どれだけ苦しんできたか、どれだけ苦しめば良いのか、時間は何も変えません。変えるきっかけ、変わるきっかけは、私たちの側にあります。
エリの息子たちは、肩書きだけは祭司でした。しかし彼らは神を知らない祭司でした。エリが教えなかったからです。
エリはこの時に至るまでそれを認めようとしませんでした。しかし、彼はようやく、サムエルに語っている方が主なる神であることに気づきました。
息子たちには言えなかったことば、いや、言わなかった言葉を、彼はサムエルに伝えました。
「その方は主だ。主よ。お話しください。しもべは聞いております」と言いなさい」。
この数年後にやってくる、エリの最後は、神の箱を奪われ、息子たちも戦死したショックで、頭から地面に落ちて死ぬという悲惨なものでした。
しかし彼は、このときにサムエルに主との出会いを教えたことで、その悲惨な最期に勝る、大切な務めを果たしました。
主をだれかに伝えることほど、人生の中で大切な仕事はありません。
みんなが牧師や宣教師という仕事につく必要はありません。しかしこのことはおぼえてください。
親が子どもに主を伝えること、夫が妻に主を伝えること、仕事の仲間に主を伝えること、それは何よりもすばらしいことなんだ、ということを。

3.
 しかし、サムエルに生まれて初めて与えられたみことばは、少年には極めて残酷なものでした。
サムエルにとって父とも言える、エリの家への徹底したさばき、しかも警告ではなく、すべてが手遅れの、最終宣告でした。
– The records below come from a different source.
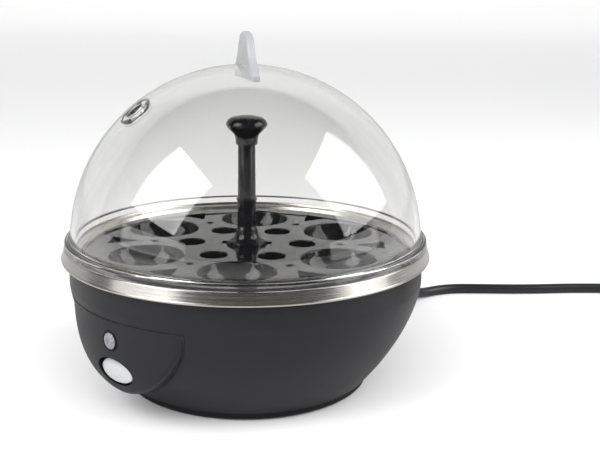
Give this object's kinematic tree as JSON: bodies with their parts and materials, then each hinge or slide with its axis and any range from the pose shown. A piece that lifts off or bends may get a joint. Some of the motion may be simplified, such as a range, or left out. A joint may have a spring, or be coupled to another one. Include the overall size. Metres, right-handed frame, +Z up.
{
  "type": "egg cooker",
  "caption": "Electric egg cooker: clear domed lid with a fin handle, egg tray with a lifting post, steel water pan, moulded bowl base and mains lead.",
  "frame": {"origin": "centre of the base on the table", "axes": "+Z up, -Y towards the controls, the lead leaves along +Y"},
  "size_m": [0.2522, 0.3733, 0.1646],
  "materials": {
    "clear_lid": "clear polished",
    "tinted_handle": "translucent grey, polished",
    "black_gloss": "high gloss",
    "charcoal_satin": "satin, fine grain",
    "charcoal_dark": "satin",
    "pan_steel": "spun, brushed",
    "band_steel": "spun, brushed",
    "button_silver": "silver lacquer",
    "lens_clear": "translucent",
    "lamp_glass": "clear glass",
    "silicone_grey": "matt silicone",
    "rubber_black": "matt",
    "element_steel": "heat darkened",
    "zinc_steel": "zinc plated",
    "aluminium": "mill finish",
    "ceramic_white": "phenolic, matt",
    "board_green": "solder mask",
    "wire_sleeve": "insulation",
    "cord_black": "satin sheath",
    "plug_black": "satin",
    "pin_brass": "bright",
    "spring_steel": "bright wire"
  },
  "bodies": {
    "base": {"water_pan": "pan_steel", "trim_band": "band_steel", "heating_element": "element_steel", "element_clips": "zinc_steel", "heat_shield": "aluminium", "pan_posts": "zinc_steel", "thermostat": "ceramic_white", "thermal_fuse": "ceramic_white", "pan_gasket": "silicone_grey", "body_shell": "charcoal_satin", "carrying_lugs": "charcoal_dark", "control_housing": "charcoal_satin", "power_switch": "ceramic_white", "button_spring": "spring_steel", "control_board": "board_green", "indicator_lamp": "lamp_glass", "indicator_lens": "lens_clear", "base_cover": "charcoal_dark", "rubber_feet": "rubber_black", "base_screws": "zinc_steel", "terminal_block": "ceramic_white", "terminal_screws": "zinc_steel", "cord_clamp": "charcoal_dark", "inner_wires": "wire_sleeve", "strain_relief": "cord_black", "inner_lead": "cord_black", "cord_lead": "cord_black", "cord_coil": "cord_black", "cord_tail": "cord_black", "plug_body": "plug_black", "plug_pins": "pin_brass"},
    "lid": {"lid_dome": "clear_lid", "steam_vent": "clear_lid", "lid_handle": "tinted_handle"},
    "tray": {"egg_tray": "black_gloss"},
    "lifting_post": {"post_shaft": "black_gloss", "post_knob": "black_gloss"},
    "button": {"power_button": "button_silver"}
  },
  "joints": [
    {"name": "lid_lift", "type": "slide", "parent": "base", "child": "lid", "axis": [0, 0, 1], "range_m": [0, 0.16]},
    {"name": "tray_lift", "type": "slide", "parent": "base", "child": "tray", "axis": [0, 0, 1], "range_m": [0, 0.08]},
    {"name": "post_twist", "type": "hinge", "parent": "tray", "child": "lifting_post", "pos_m": [0, 0, 0.0658], "axis": [0, 0, 1], "range_deg": [0, 60]},
    {"name": "button_press", "type": "slide", "parent": "base", "child": "button", "axis": [0, 1, 0], "range_m": [0, 0.0025], "stiffness_N_per_m": 500, "deforming": ["button_spring"]}
  ],
  "couplings": [
    {"joint": "tray_lift", "follows": "lid_lift", "ratio": 0.5}
  ]
}
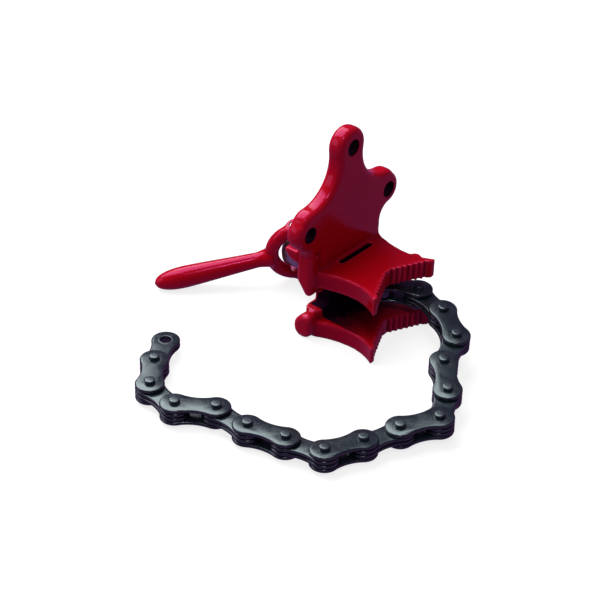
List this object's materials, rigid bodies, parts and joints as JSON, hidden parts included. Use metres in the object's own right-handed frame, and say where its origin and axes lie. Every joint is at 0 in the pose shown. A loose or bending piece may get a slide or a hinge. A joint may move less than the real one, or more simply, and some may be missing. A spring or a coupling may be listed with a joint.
{
  "type": "chain pipe vise",
  "caption": "Bench chain vise for pipe: flanged cast body with toothed V jaws, a chain on a screw, and a yoke handle that spins the nut to tighten it.",
  "frame": {"origin": "midway between the two bench bolt holes, on the back face of the flange", "axes": "+X out of the flange along the jaws, +Y along the row of two bolt holes, +Z towards the third bolt hole; the vise lies on its lower jaw with its chain spread on the same surface"},
  "size_m": [0.2495, 0.2175, 0.1398],
  "materials": {
    "red_paint": "glossy red enamel over cast iron",
    "chain_steel": "dark oiled steel plates",
    "pin_steel": "dark oiled steel pins",
    "screw_steel": "blackened threaded steel",
    "nut_steel": "turned steel"
  },
  "bodies": {
    "base": {"vise_base": "red_paint"},
    "screw": {"chain_screw": "screw_steel"},
    "nut": {"handle_nut": "nut_steel", "pivot_pins": "nut_steel", "thrust_washer": "nut_steel"},
    "handle": {"yoke_handle": "red_paint"},
    "link_01": {"outer_plates_1": "chain_steel", "chain_pins_1": "pin_steel"},
    "link_02": {"inner_plates_1": "chain_steel", "link_bushes_1": "pin_steel"},
    "link_03": {"outer_plates_2": "chain_steel", "chain_pins_2": "pin_steel"},
    "link_04": {"inner_plates_2": "chain_steel", "link_bushes_2": "pin_steel"},
    "link_05": {"outer_plates_3": "chain_steel", "chain_pins_3": "pin_steel"},
    "link_06": {"inner_plates_3": "chain_steel", "link_bushes_3": "pin_steel"},
    "link_07": {"outer_plates_4": "chain_steel", "chain_pins_4": "pin_steel"},
    "link_08": {"inner_plates_4": "chain_steel", "link_bushes_4": "pin_steel"},
    "link_09": {"outer_plates_5": "chain_steel", "chain_pins_5": "pin_steel"},
    "link_10": {"inner_plates_5": "chain_steel", "link_bushes_5": "pin_steel"},
    "link_11": {"outer_plates_6": "chain_steel", "chain_pins_6": "pin_steel"},
    "link_12": {"inner_plates_6": "chain_steel", "link_bushes_6": "pin_steel"},
    "link_13": {"outer_plates_7": "chain_steel", "chain_pins_7": "pin_steel"},
    "link_14": {"inner_plates_7": "chain_steel", "link_bushes_7": "pin_steel"},
    "link_15": {"outer_plates_8": "chain_steel", "chain_pins_8": "pin_steel"},
    "link_16": {"inner_plates_8": "chain_steel", "link_bushes_8": "pin_steel"}
  },
  "joints": [
    {"name": "nut_spin", "type": "hinge", "parent": "base", "child": "nut", "pos_m": [-0.0388, 0.012, -0.0555], "axis": [1, 0, 0], "range_deg": [-270, 1800]},
    {"name": "screw_slide", "type": "slide", "parent": "base", "child": "screw", "axis": [1, 0, 0], "range_m": [-0.0201, 0.0031]},
    {"name": "handle_swing", "type": "hinge", "parent": "nut", "child": "handle", "pos_m": [-0.0388, 0.012, -0.0555], "axis": [0, -0.2656, 0.9641], "range_deg": [-148, 52]},
    {"name": "link_01_hinge", "type": "hinge", "parent": "screw", "child": "link_01", "pos_m": [0.03, 0.012, -0.0555], "axis": [-0.0377, 0.0166, -0.9992], "range_deg": [-70, 15]},
    {"name": "link_02_hinge", "type": "hinge", "parent": "link_01", "child": "link_02", "pos_m": [0.05282, 0.02313, -0.05618], "axis": [0.0377, -0.0166, 0.9992], "range_deg": [-15, 90]},
    {"name": "link_03_hinge", "type": "hinge", "parent": "link_02", "child": "link_03", "pos_m": [0.07729, 0.01657, -0.05804], "axis": [-0.0791, 0.0849, -0.9932], "range_deg": [-90, 15]},
    {"name": "link_04_hinge", "type": "hinge", "parent": "link_03", "child": "link_04", "pos_m": [0.09821, 0.00246, -0.06091], "axis": [0.0791, -0.0849, 0.9932], "range_deg": [-10, 90]},
    {"name": "link_05_hinge", "type": "hinge", "parent": "link_04", "child": "link_05", "pos_m": [0.10642, -0.02136, -0.06412], "axis": [-0.0677, 0.1091, -0.9917], "range_deg": [-90, 15]},
    {"name": "link_06_hinge", "type": "hinge", "parent": "link_05", "child": "link_06", "pos_m": [0.12327, -0.04009, -0.06733], "axis": [0.0677, -0.1091, 0.9917], "range_deg": [-15, 90]},
    {"name": "link_07_hinge", "type": "hinge", "parent": "link_06", "child": "link_07", "pos_m": [0.13434, -0.06277, -0.0702], "axis": [-0.025, 0.077, -0.9967], "range_deg": [-90, 20]},
    {"name": "link_08_hinge", "type": "hinge", "parent": "link_07", "child": "link_08", "pos_m": [0.12127, -0.08451, -0.07155], "axis": [0.025, -0.077, 0.9967], "range_deg": [-25, 90]},
    {"name": "link_09_hinge", "type": "hinge", "parent": "link_08", "child": "link_09", "pos_m": [0.11218, -0.10821, -0.0724], "axis": [0, 0, -1], "range_deg": [-90, 30]},
    {"name": "link_10_hinge", "type": "hinge", "parent": "link_09", "child": "link_10", "pos_m": [0.10144, -0.13123, -0.0724], "axis": [0, 0, 1], "range_deg": [-25, 90]},
    {"name": "link_11_hinge", "type": "hinge", "parent": "link_10", "child": "link_11", "pos_m": [0.0768, -0.13737, -0.0724], "axis": [0, 0, -1], "range_deg": [-90, 30]},
    {"name": "link_12_hinge", "type": "hinge", "parent": "link_11", "child": "link_12", "pos_m": [0.05215, -0.14352, -0.0724], "axis": [0, 0, 1], "range_deg": [-40, 90]},
    {"name": "link_13_hinge", "type": "hinge", "parent": "link_12", "child": "link_13", "pos_m": [0.02676, -0.14308, -0.0724], "axis": [0, 0, -1], "range_deg": [-90, 90]},
    {"name": "link_14_hinge", "type": "hinge", "parent": "link_13", "child": "link_14", "pos_m": [0.0057, -0.15728, -0.0724], "axis": [0, 0, 1], "range_deg": [-80, 90]},
    {"name": "link_15_hinge", "type": "hinge", "parent": "link_14", "child": "link_15", "pos_m": [-0.01932, -0.15287, -0.0724], "axis": [0, 0, -1], "range_deg": [-90, 80]},
    {"name": "link_16_hinge", "type": "hinge", "parent": "link_15", "child": "link_16", "pos_m": [-0.03495, -0.13285, -0.0724], "axis": [0, 0, 1], "range_deg": [-90, 90]}
  ],
  "couplings": [
    {"joint": "screw_slide", "follows": "nut_spin", "m_per_rad": -0.00063662}
  ]
}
しかしこのとき、少年サムエルは、預言者の仕事を知りました。
どんなに語りたくないと思われる内容であったとしても、神からゆだねられたものであれば、語らなければならない務め。
それが神のことばに仕える、預言者の仕事です。
預言者が愛の言葉を語るとき、自分には愛がないことを自覚して、身を削るようにして語ります。
預言者が罪の悔い改めを語るとき、自らが罪人のかしらであることを知りながら、いのちを削って語ります。
それでも語らなければならないのが、神のことばです。
私がもし25年前に神のことばを聞かなかったら、私にとって教会は、自分とは違う世界の人が集まっているところ、で終わっていたことでしょう。
しかし私は神のことばを聞いてしまいました。
罪のさばき、十字架の犠牲、永遠のいのち、普通であれば脳みそを通り過ぎていくはずのことばが、私を捕らえました。
みことばが語られるとき、確かにそこにひとつのきっかけが生まれます。
だからこそ、私たちは神にこう求めましょう。「主よ、お話しください。しもべは聞いております」。
たとえそれがどれだけ厳しい言葉であろうとも、神のことばにしがみつくよりほかに、私たちを死からいのちへと移す手段はありません。
いま、ひとり一人がこう告白しましょう。「お話しください。しもべは聞いております」と。